= TASK =
Quote precisely the run of lines opening with the line containing "const mesh = new" and closing with the line containing "PLATE_RADIUS = 150 * MM", and nothing else.

= DATASET RECORDS =
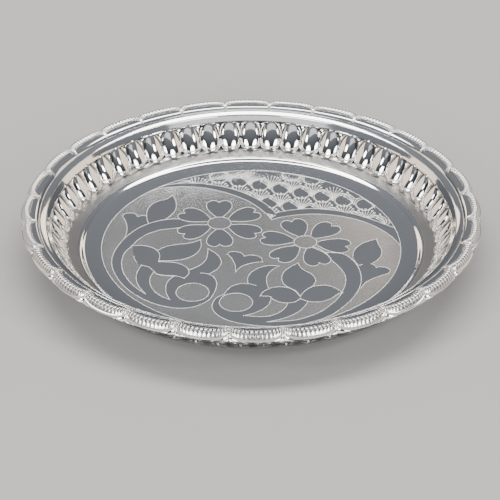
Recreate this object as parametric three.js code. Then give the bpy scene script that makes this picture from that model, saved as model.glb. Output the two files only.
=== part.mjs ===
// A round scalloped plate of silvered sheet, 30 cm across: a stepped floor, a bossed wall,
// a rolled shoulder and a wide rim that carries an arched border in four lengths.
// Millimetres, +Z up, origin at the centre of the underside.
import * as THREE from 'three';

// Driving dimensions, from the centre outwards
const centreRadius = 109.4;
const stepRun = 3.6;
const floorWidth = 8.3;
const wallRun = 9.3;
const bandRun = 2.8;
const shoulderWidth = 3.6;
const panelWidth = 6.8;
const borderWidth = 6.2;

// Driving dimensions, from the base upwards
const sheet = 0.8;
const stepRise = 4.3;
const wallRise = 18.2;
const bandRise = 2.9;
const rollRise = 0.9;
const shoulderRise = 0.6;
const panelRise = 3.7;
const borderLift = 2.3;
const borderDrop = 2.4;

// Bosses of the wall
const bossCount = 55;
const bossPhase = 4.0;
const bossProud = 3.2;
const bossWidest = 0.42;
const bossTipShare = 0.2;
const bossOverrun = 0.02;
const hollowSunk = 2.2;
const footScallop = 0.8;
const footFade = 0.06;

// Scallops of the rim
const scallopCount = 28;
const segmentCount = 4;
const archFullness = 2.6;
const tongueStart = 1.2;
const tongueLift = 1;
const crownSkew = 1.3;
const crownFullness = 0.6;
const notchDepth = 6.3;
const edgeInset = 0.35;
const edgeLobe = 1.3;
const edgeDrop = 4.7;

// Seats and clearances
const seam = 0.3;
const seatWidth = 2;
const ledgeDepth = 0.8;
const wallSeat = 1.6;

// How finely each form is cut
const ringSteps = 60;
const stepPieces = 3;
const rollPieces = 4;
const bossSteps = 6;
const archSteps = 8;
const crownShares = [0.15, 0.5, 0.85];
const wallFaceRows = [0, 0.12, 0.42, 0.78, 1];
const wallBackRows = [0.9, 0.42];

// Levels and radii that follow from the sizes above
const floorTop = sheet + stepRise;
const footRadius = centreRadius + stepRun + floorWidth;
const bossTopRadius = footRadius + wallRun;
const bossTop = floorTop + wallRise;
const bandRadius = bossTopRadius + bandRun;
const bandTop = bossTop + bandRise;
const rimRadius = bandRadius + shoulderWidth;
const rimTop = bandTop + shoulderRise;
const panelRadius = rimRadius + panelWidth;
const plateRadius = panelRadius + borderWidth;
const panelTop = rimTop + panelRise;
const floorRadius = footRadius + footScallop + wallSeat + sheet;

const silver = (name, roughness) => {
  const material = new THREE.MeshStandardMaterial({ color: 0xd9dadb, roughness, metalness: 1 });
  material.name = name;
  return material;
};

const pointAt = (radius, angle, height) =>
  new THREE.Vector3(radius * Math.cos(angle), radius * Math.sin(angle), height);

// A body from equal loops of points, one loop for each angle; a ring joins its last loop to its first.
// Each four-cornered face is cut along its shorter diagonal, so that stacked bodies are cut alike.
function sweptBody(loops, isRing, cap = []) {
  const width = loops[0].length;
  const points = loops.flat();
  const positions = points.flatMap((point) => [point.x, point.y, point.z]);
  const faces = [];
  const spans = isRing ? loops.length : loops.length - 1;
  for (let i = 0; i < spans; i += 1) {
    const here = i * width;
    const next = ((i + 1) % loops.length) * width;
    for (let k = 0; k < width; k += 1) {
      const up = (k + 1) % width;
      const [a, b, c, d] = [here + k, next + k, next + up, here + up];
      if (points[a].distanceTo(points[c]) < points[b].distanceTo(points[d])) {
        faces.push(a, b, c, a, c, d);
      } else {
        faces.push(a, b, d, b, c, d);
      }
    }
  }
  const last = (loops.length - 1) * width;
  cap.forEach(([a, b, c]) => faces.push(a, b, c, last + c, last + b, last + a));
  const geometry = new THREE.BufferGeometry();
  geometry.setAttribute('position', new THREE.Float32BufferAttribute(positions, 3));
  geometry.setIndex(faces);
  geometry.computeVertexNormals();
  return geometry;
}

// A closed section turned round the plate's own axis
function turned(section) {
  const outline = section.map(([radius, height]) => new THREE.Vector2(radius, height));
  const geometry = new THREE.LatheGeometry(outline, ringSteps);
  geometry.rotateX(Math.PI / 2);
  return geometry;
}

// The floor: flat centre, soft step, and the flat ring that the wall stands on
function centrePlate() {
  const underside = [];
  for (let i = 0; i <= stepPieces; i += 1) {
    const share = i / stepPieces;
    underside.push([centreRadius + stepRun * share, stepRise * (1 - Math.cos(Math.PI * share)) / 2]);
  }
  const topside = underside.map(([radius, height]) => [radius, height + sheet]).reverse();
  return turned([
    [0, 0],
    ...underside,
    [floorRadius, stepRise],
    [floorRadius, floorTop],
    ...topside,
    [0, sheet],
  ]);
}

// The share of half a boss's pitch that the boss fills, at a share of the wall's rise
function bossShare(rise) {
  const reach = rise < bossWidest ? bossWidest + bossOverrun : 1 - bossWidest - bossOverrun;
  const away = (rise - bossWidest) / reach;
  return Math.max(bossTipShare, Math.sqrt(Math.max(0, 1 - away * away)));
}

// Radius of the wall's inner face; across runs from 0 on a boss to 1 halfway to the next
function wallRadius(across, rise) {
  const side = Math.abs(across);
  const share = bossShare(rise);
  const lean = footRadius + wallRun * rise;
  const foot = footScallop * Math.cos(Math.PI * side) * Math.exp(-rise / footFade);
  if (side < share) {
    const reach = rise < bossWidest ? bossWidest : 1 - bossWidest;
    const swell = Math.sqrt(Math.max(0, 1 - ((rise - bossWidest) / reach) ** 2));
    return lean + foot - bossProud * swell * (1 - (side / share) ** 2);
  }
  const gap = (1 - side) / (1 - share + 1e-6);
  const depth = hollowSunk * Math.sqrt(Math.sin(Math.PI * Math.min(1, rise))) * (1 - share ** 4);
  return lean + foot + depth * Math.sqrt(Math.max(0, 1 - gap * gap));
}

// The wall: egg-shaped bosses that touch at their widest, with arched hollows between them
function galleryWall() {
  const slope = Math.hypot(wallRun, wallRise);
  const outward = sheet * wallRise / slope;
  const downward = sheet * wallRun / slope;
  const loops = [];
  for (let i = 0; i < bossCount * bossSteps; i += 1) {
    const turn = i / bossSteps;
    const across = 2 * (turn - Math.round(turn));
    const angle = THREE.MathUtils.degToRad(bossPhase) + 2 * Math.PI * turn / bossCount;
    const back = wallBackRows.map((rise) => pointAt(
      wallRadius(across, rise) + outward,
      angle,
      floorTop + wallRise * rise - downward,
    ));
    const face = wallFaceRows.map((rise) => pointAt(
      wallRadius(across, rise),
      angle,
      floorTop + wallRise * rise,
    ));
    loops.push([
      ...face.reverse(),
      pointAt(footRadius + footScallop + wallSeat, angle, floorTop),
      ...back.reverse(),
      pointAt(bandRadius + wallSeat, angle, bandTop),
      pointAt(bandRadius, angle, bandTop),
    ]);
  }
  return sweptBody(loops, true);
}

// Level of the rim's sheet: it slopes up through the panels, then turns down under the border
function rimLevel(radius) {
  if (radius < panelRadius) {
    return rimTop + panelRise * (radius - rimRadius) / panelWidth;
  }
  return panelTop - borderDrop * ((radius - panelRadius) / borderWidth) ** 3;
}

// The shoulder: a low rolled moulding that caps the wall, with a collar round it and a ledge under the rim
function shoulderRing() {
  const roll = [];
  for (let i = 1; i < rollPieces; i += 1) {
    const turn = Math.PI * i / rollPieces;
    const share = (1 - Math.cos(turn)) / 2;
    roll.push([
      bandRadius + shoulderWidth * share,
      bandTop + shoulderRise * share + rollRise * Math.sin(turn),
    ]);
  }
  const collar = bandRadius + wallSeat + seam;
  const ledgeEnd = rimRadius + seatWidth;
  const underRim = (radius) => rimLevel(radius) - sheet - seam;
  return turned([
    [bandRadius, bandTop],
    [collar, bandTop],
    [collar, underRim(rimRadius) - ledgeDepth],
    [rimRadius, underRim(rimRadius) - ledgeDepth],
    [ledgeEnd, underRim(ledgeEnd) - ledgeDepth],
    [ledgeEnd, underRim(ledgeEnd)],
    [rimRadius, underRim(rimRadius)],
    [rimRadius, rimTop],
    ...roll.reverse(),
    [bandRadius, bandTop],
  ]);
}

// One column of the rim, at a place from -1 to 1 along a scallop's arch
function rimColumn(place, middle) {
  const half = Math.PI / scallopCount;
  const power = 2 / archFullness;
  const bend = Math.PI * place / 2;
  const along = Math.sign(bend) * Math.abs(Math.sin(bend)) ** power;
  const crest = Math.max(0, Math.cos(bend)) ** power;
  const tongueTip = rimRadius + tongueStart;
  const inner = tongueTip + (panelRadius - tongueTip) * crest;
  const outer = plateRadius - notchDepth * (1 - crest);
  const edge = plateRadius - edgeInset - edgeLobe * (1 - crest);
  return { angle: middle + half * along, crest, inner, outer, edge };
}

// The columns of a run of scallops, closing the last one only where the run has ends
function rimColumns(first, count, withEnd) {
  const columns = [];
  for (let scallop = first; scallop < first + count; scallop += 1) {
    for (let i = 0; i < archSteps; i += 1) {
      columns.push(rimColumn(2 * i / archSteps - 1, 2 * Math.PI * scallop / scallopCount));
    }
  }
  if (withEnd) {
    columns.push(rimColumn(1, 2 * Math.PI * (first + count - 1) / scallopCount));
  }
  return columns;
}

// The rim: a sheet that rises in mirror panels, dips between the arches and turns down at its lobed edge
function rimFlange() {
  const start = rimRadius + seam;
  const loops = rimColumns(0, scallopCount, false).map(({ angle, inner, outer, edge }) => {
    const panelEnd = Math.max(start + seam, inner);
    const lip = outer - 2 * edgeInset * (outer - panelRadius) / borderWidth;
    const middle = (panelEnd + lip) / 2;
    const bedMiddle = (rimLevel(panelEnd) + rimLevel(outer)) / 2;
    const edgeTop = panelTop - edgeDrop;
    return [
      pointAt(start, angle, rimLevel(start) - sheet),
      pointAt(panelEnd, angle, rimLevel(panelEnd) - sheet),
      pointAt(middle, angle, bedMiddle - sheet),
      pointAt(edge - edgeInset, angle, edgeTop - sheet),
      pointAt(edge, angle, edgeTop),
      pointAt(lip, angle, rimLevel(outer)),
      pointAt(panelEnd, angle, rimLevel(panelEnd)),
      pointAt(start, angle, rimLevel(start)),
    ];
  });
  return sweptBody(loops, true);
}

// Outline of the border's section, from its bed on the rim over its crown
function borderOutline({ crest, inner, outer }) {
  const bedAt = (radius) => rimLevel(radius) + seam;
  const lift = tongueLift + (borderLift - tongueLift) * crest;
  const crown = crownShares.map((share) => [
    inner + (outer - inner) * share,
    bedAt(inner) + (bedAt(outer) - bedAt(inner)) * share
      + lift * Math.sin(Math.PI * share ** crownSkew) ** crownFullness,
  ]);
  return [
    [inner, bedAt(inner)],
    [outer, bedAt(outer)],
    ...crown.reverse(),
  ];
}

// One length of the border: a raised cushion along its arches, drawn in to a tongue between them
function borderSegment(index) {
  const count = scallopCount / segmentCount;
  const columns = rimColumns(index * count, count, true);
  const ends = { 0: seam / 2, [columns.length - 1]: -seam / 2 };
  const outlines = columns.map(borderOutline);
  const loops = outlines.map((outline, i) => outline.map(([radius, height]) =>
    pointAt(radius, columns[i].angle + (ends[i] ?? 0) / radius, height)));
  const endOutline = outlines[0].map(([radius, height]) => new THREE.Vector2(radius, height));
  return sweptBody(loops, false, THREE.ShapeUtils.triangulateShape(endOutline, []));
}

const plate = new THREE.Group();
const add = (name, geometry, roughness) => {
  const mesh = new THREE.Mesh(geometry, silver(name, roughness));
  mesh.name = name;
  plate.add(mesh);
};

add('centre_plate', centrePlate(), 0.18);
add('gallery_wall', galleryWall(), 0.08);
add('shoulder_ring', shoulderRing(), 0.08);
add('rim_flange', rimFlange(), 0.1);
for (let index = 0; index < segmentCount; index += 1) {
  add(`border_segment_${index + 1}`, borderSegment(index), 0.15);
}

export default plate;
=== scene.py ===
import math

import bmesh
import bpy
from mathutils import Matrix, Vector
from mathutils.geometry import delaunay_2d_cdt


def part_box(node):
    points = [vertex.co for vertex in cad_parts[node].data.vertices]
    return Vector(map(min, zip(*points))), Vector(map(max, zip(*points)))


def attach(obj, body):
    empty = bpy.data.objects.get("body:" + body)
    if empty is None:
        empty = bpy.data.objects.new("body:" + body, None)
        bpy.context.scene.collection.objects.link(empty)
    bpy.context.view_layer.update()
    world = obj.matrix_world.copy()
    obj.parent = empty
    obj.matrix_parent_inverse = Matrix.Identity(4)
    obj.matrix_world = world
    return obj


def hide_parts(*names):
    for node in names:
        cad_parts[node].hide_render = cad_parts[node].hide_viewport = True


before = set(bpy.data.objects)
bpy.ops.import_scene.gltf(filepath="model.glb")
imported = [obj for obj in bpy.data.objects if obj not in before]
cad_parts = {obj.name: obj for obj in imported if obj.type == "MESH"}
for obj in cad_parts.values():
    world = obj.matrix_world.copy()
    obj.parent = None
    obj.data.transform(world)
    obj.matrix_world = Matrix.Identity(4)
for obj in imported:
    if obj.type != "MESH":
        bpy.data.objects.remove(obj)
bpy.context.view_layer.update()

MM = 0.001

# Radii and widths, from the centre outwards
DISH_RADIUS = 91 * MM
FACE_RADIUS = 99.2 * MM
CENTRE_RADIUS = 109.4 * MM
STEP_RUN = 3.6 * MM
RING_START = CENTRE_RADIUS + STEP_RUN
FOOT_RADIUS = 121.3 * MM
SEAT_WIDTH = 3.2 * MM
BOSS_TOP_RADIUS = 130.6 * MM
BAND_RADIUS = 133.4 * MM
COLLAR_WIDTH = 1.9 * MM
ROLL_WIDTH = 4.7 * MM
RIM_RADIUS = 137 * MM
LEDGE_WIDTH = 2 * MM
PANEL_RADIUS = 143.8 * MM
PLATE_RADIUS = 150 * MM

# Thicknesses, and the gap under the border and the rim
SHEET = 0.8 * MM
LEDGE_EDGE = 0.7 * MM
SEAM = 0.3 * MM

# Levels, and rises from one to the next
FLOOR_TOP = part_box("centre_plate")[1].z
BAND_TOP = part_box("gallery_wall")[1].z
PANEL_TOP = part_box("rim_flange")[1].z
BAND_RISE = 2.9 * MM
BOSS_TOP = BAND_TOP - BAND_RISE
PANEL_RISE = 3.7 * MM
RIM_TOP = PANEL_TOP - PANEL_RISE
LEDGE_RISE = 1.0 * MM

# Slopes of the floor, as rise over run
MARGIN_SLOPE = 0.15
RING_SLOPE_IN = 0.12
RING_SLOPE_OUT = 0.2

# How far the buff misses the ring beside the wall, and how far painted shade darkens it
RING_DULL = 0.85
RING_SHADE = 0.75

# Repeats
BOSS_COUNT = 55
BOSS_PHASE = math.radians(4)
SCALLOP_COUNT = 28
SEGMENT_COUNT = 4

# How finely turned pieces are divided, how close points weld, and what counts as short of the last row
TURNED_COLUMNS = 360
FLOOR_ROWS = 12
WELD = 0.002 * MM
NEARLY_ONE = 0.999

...

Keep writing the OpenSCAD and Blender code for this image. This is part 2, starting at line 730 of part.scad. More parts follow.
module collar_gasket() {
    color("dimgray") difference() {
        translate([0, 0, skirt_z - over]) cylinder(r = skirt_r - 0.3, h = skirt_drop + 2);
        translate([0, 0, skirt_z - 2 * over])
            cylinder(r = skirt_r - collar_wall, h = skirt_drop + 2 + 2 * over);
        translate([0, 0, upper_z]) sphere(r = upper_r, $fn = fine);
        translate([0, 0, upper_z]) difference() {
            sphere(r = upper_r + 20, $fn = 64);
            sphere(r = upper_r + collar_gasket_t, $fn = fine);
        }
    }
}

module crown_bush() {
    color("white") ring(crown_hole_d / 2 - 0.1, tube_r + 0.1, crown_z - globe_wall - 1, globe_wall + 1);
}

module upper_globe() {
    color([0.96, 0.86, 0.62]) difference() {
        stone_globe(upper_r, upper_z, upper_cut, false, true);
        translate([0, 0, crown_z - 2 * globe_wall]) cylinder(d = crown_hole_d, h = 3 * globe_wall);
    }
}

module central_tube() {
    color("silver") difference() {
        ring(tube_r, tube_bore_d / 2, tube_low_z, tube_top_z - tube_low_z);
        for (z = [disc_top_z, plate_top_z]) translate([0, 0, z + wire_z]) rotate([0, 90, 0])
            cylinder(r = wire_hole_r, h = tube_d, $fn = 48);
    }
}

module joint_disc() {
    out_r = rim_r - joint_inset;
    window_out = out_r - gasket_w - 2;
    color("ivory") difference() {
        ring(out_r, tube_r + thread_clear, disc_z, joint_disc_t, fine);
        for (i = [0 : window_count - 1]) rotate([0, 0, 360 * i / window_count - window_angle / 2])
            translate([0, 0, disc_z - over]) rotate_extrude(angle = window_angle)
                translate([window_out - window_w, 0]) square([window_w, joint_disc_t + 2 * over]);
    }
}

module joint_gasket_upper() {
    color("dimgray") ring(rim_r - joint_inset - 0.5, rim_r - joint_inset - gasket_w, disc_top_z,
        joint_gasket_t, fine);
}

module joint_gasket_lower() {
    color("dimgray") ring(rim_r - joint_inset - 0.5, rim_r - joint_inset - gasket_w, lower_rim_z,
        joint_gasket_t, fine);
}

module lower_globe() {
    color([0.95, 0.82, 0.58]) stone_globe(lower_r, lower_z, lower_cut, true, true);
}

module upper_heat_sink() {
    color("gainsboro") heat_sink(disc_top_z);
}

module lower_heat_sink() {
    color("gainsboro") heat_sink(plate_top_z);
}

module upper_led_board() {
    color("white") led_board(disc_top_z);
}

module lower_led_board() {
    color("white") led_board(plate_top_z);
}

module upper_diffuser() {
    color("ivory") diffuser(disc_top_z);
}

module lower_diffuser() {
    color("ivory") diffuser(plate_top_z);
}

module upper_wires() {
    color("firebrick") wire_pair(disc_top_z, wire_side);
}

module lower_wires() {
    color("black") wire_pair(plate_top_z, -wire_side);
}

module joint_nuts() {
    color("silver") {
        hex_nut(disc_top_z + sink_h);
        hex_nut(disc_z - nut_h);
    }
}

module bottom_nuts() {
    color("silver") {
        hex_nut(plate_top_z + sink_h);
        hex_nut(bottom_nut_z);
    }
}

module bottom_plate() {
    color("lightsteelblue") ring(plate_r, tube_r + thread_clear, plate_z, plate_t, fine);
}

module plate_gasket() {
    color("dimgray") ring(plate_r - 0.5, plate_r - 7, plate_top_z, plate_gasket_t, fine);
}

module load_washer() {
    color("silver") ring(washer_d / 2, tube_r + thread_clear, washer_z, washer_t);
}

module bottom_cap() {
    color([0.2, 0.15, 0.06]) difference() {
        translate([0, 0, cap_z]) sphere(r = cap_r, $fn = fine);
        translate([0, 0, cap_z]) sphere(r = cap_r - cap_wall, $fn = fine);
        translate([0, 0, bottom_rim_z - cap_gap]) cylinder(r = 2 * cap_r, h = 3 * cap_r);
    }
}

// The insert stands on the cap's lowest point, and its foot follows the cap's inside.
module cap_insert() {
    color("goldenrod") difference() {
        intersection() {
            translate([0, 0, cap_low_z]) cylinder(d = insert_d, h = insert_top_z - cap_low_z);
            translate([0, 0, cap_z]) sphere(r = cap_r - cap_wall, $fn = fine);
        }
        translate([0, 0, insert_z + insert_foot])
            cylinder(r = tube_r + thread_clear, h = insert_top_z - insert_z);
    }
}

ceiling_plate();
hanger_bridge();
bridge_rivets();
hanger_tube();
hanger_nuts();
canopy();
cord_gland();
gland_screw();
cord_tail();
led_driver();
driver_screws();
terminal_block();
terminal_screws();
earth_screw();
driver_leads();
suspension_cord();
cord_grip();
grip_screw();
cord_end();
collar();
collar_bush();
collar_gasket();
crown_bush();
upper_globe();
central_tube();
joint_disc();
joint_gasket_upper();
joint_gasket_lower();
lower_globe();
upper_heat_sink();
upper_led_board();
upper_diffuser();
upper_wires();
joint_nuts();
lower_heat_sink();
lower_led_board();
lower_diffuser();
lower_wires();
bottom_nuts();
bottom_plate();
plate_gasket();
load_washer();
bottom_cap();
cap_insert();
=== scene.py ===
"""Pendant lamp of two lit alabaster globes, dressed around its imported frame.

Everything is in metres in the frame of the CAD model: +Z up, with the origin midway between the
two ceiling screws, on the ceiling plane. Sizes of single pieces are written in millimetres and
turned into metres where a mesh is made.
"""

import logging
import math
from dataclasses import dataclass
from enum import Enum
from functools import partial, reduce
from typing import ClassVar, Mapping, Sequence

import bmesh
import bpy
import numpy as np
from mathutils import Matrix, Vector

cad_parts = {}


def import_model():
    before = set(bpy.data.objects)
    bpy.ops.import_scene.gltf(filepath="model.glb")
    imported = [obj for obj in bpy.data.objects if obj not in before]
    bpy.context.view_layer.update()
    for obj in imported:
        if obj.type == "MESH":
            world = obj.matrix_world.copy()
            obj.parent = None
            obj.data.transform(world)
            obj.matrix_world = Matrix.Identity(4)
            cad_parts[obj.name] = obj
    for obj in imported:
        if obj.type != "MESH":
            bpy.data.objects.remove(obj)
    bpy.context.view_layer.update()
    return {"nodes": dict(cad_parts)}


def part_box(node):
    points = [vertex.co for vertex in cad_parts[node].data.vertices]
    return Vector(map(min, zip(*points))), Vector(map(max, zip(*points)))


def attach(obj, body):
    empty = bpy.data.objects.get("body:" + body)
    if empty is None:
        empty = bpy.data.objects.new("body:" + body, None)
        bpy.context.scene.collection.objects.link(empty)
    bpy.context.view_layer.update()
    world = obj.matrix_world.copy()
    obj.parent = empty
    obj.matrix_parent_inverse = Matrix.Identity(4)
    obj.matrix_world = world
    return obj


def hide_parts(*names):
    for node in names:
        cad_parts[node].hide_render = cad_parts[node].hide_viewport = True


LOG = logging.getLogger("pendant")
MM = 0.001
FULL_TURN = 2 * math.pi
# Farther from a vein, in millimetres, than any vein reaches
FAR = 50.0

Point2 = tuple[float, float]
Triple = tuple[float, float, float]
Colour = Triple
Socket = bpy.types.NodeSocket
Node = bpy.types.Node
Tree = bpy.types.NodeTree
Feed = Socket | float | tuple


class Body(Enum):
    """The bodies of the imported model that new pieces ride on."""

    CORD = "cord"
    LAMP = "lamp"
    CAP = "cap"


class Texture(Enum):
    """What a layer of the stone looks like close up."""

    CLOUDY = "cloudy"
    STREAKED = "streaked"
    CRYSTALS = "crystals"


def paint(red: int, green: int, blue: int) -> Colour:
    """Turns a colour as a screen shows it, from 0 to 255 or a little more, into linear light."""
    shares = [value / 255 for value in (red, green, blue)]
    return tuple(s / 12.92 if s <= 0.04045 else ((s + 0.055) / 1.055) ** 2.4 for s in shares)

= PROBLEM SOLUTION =
  const mesh = new THREE.Mesh(geometry, silver(name, roughness));
  mesh.name = name;
  plate.add(mesh);
};

add('centre_plate', centrePlate(), 0.18);
add('gallery_wall', galleryWall(), 0.08);
add('shoulder_ring', shoulderRing(), 0.08);
add('rim_flange', rimFlange(), 0.1);
for (let index = 0; index < segmentCount; index += 1) {
  add(`border_segment_${index + 1}`, borderSegment(index), 0.15);
}

export default plate;
=== scene.py ===
import math

import bmesh
import bpy
from mathutils import Matrix, Vector
from mathutils.geometry import delaunay_2d_cdt


def part_box(node):
    points = [vertex.co for vertex in cad_parts[node].data.vertices]
    return Vector(map(min, zip(*points))), Vector(map(max, zip(*points)))


def attach(obj, body):
    empty = bpy.data.objects.get("body:" + body)
    if empty is None:
        empty = bpy.data.objects.new("body:" + body, None)
        bpy.context.scene.collection.objects.link(empty)
    bpy.context.view_layer.update()
    world = obj.matrix_world.copy()
    obj.parent = empty
    obj.matrix_parent_inverse = Matrix.Identity(4)
    obj.matrix_world = world
    return obj


def hide_parts(*names):
    for node in names:
        cad_parts[node].hide_render = cad_parts[node].hide_viewport = True


before = set(bpy.data.objects)
bpy.ops.import_scene.gltf(filepath="model.glb")
imported = [obj for obj in bpy.data.objects if obj not in before]
cad_parts = {obj.name: obj for obj in imported if obj.type == "MESH"}
for obj in cad_parts.values():
    world = obj.matrix_world.copy()
    obj.parent = None
    obj.data.transform(world)
    obj.matrix_world = Matrix.Identity(4)
for obj in imported:
    if obj.type != "MESH":
        bpy.data.objects.remove(obj)
bpy.context.view_layer.update()

MM = 0.001

# Radii and widths, from the centre outwards
DISH_RADIUS = 91 * MM
FACE_RADIUS = 99.2 * MM
CENTRE_RADIUS = 109.4 * MM
STEP_RUN = 3.6 * MM
RING_START = CENTRE_RADIUS + STEP_RUN
FOOT_RADIUS = 121.3 * MM
SEAT_WIDTH = 3.2 * MM
BOSS_TOP_RADIUS = 130.6 * MM
BAND_RADIUS = 133.4 * MM
COLLAR_WIDTH = 1.9 * MM
ROLL_WIDTH = 4.7 * MM
RIM_RADIUS = 137 * MM
LEDGE_WIDTH = 2 * MM
PANEL_RADIUS = 143.8 * MM
PLATE_RADIUS = 150 * MM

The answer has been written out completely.